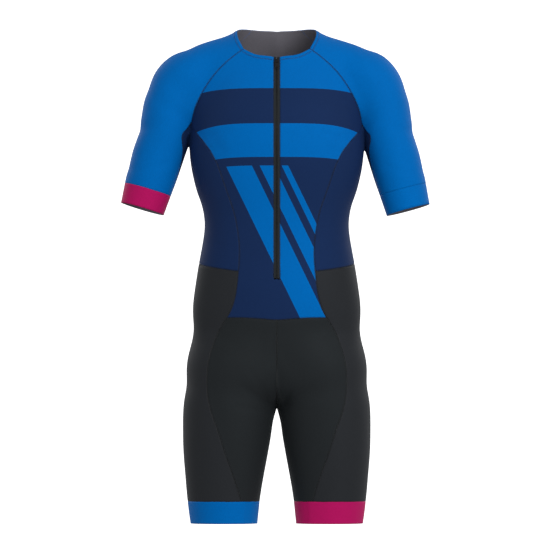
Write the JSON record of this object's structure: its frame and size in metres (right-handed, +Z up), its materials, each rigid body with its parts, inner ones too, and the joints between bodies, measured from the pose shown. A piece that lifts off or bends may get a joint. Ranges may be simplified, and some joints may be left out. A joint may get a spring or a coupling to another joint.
{
  "type": "one-piece racing suit",
  "caption": "Close-fitting one-piece racing suit with short raglan sleeves, front zip and knee-length legs with elastic bands, hollow as worn.",
  "frame": {"origin": "middle of the neck opening, level with the back of the neckline, where the wearer's shoulders carry the suit", "axes": "+X towards the wearer's left, -Y the front, +Z up"},
  "size_m": [0.5783, 0.2412, 0.9296],
  "materials": {
    "blue": "smooth stretch knit",
    "navy": "smooth stretch knit",
    "black": "smooth stretch knit",
    "charcoal": "smooth stretch knit",
    "magenta": "matt elastic band",
    "zip_tape": "woven tape",
    "zip_metal": "satin"
  },
  "bodies": {
    "suit": {"front_body": "navy", "back_body": "navy", "sleeve_right": "blue", "side_underarm_right": "navy", "cuff_right": "magenta", "outer_leg_right": "charcoal", "front_leg_right": "black", "back_leg_right": "black", "leg_band_right": "blue", "zip_tape_right": "zip_tape", "sleeve_left": "blue", "side_underarm_left": "navy", "cuff_left": "blue", "outer_leg_left": "charcoal", "front_leg_left": "black", "back_leg_left": "black", "leg_band_left": "magenta", "zip_tape_left": "zip_tape", "zip_slider": "zip_metal"},
    "pull_tab": {"pull_tab": "zip_metal"}
  },
  "joints": [
    {"name": "pull_tab_hinge", "type": "hinge", "parent": "suit", "child": "pull_tab", "pos_m": [0, -0.06944, -0.057], "axis": [-1, 0, 0], "range_deg": [0, 150]}
  ]
}
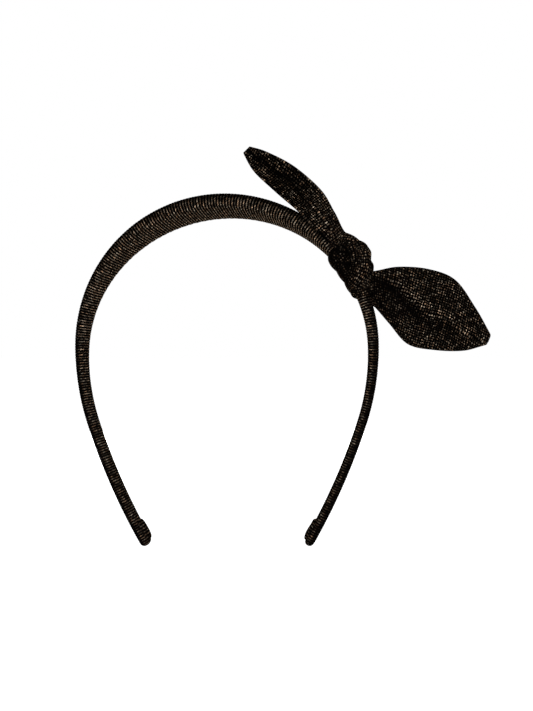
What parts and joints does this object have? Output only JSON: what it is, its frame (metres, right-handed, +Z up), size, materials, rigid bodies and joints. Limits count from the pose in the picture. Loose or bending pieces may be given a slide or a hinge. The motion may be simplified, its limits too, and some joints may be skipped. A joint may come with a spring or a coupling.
{
  "type": "knotted bow headband",
  "caption": "Padded arch headband covered in ribbed dotted cloth, with springy arms and a short sash knotted round its side as a bow.",
  "frame": {"origin": "middle of the band's inner face at the top of the arch, where it rests on the head", "axes": "+Z up as worn, +X towards the side that carries the bow, and the front of the band faces -Y"},
  "size_m": [0.1861, 0.03, 0.1782],
  "materials": {
    "spring_strip": "plain moulded black plastic strip, hidden inside",
    "foam": "soft grey upholstery foam, hidden inside",
    "band_cloth": "black ribbed knit with fine bronze metallic dots along each rib",
    "bow_cloth": "black cloth with a fine grid of bronze metallic dots",
    "stiffener": "white non-woven stiffener, hidden inside"
  },
  "bodies": {
    "crown": {"core_crown": "spring_strip", "pad_crown": "foam", "cover_crown": "band_cloth"},
    "left_arm": {"core_left_arm": "spring_strip", "pad_left_arm": "foam", "cover_left_arm": "band_cloth", "tip_fold_left": "band_cloth"},
    "right_arm": {"core_right_arm": "spring_strip", "pad_right_arm": "foam", "cover_right_arm": "band_cloth", "tip_fold_right": "band_cloth"},
    "bow_knot": {"knot_wrap": "bow_cloth", "knot_front_strap": "bow_cloth", "knot_outer_strap": "bow_cloth", "knot_back_neck": "bow_cloth"},
    "upper_tail": {"upper_tail_front": "bow_cloth", "upper_tail_stiffener": "stiffener", "upper_tail_back": "bow_cloth"},
    "lower_tail": {"lower_tail_front": "bow_cloth", "lower_tail_stiffener": "stiffener", "lower_tail_back": "bow_cloth"}
  },
  "joints": [
    {"name": "left_arm_flex", "type": "hinge", "parent": "crown", "child": "left_arm", "pos_m": [-0.068, 0, -0.06], "axis": [0, 1, 0], "range_deg": [0, 15], "stiffness_Nm_per_rad": 0.7},
    {"name": "right_arm_flex", "type": "hinge", "parent": "crown", "child": "right_arm", "pos_m": [0.068, 0, -0.06], "axis": [0, -1, 0], "range_deg": [0, 15], "stiffness_Nm_per_rad": 0.7},
    {"name": "bow_slide", "type": "hinge", "parent": "crown", "child": "bow_knot", "pos_m": [0, 0, -0.06], "axis": [0, 1, 0], "range_deg": [0, 12]},
    {"name": "upper_tail_flex", "type": "hinge", "parent": "bow_knot", "child": "upper_tail", "pos_m": [0.0486, -0.008, -0.0108], "axis": [0.4418, 0.7416, 0.5048], "range_deg": [0, 30], "stiffness_Nm_per_rad": 0.02},
    {"name": "lower_tail_flex", "type": "hinge", "parent": "bow_knot", "child": "lower_tail", "pos_m": [0.0666, 0.0055, -0.0331], "axis": [-0.023, 0.1861, -0.9823], "range_deg": [-30, 30], "stiffness_Nm_per_rad": 0.02}
  ]
}
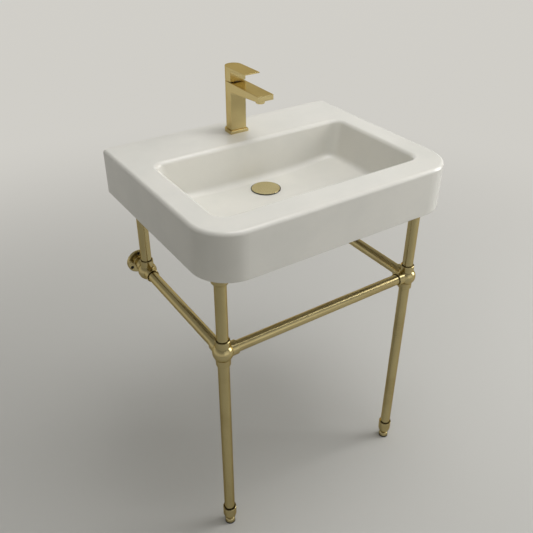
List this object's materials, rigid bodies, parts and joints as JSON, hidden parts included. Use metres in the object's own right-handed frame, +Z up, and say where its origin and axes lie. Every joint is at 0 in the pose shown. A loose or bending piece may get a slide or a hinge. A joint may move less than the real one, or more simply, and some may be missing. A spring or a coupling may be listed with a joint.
{
  "type": "console wash basin",
  "caption": "Ceramic console basin with a lever tap and pop-up drain, carried by a tubular metal frame with front legs, wall flanges and levelling feet.",
  "frame": {"origin": "on the floor, in the middle of the basin's width and depth", "axes": "+X to the right seen from the front, +Y towards the wall, +Z up"},
  "size_m": [0.614, 0.48, 1.013],
  "materials": {
    "glazed_ceramic": "white gloss glaze",
    "satin_brass": "satin, pale gold",
    "raw_brass": "turned, uncoated",
    "steel": "zinc plated",
    "black_rubber": "matt black",
    "white_plastic": "moulded"
  },
  "bodies": {
    "stand": {"aerator_housing": "satin_brass", "aerator_insert": "white_plastic", "basin": "glazed_ceramic", "cartridge_body": "white_plastic", "cartridge_nut": "raw_brass", "drain_body": "satin_brass", "drain_friction_washer": "white_plastic", "drain_gasket": "black_rubber", "drain_lock_nut": "raw_brass", "drain_tailpiece": "satin_brass", "drain_under_gasket": "black_rubber", "foot_cup_left": "satin_brass", "foot_cup_right": "satin_brass", "front_fitting_left": "satin_brass", "front_fitting_right": "satin_brass", "front_rail": "satin_brass", "front_top_cup_left": "satin_brass", "front_top_cup_right": "satin_brass", "lower_leg_left": "satin_brass", "lower_leg_right": "satin_brass", "rear_fitting_left": "satin_brass", "rear_fitting_right": "satin_brass", "rear_post_left": "satin_brass", "rear_post_right": "satin_brass", "rear_top_cup_left": "satin_brass", "rear_top_cup_right": "satin_brass", "side_rail_left": "satin_brass", "side_rail_right": "satin_brass", "stud_plugs": "white_plastic", "tailpiece_nut": "satin_brass", "tailpiece_seal": "black_rubber", "tap_base_plate": "satin_brass", "tap_body": "satin_brass", "tap_clamp_plate": "steel", "tap_gasket": "black_rubber", "tap_rubber_washer": "black_rubber", "tap_shank": "raw_brass", "tap_stud": "steel", "tap_stud_nut": "raw_brass", "top_cup_washers": "black_rubber", "upper_leg_left": "satin_brass", "upper_leg_right": "satin_brass", "wall_flange_left": "satin_brass", "wall_flange_right": "satin_brass"},
    "lever_carrier": {"cartridge_turret": "white_plastic", "lever_pivot_pin": "steel"},
    "lever": {"lever_handle": "satin_brass", "lever_stem": "steel", "lever_grub_screw": "steel"},
    "cap": {"drain_cap": "satin_brass", "drain_cap_seal": "black_rubber", "drain_cap_stop_nut": "raw_brass"},
    "foot_left": {"levelling_foot_left": "satin_brass", "foot_pad_left": "black_rubber"},
    "foot_right": {"levelling_foot_right": "satin_brass", "foot_pad_right": "black_rubber"}
  },
  "joints": [
    {"name": "lever_swivel", "type": "hinge", "parent": "stand", "child": "lever_carrier", "pos_m": [0, 0.1815, 0.973], "axis": [0, 0, 1], "range_deg": [-45, 45]},
    {"name": "lever_tilt", "type": "hinge", "parent": "lever_carrier", "child": "lever", "pos_m": [0, 0.1815, 0.973], "axis": [-1, 0, 0], "range_deg": [0, 20]},
    {"name": "drain_pop_up", "type": "slide", "parent": "stand", "child": "cap", "axis": [0, 0, 1], "range_m": [0, 0.009]},
    {"name": "foot_left_level", "type": "slide", "parent": "stand", "child": "foot_left", "axis": [0, 0, -1], "range_m": [0, 0.012]},
    {"name": "foot_right_level", "type": "slide", "parent": "stand", "child": "foot_right", "axis": [0, 0, -1], "range_m": [0, 0.012]}
  ]
}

**Direction:** Filter the records, keeping only lines that contain "each", and show those lines.

**Final result:**
Write the JSON record of this object's structure: its frame and size in metres (right-handed, +Z up), its materials, each rigid body with its parts, inner ones too, and the joints between bodies, measured from the pose shown. A piece that lifts off or bends may get a joint. Ranges may be simplified, and some joints may be left out. A joint may get a spring or a coupling to another joint.
    "band_cloth": "black ribbed knit with fine bronze metallic dots along each rib",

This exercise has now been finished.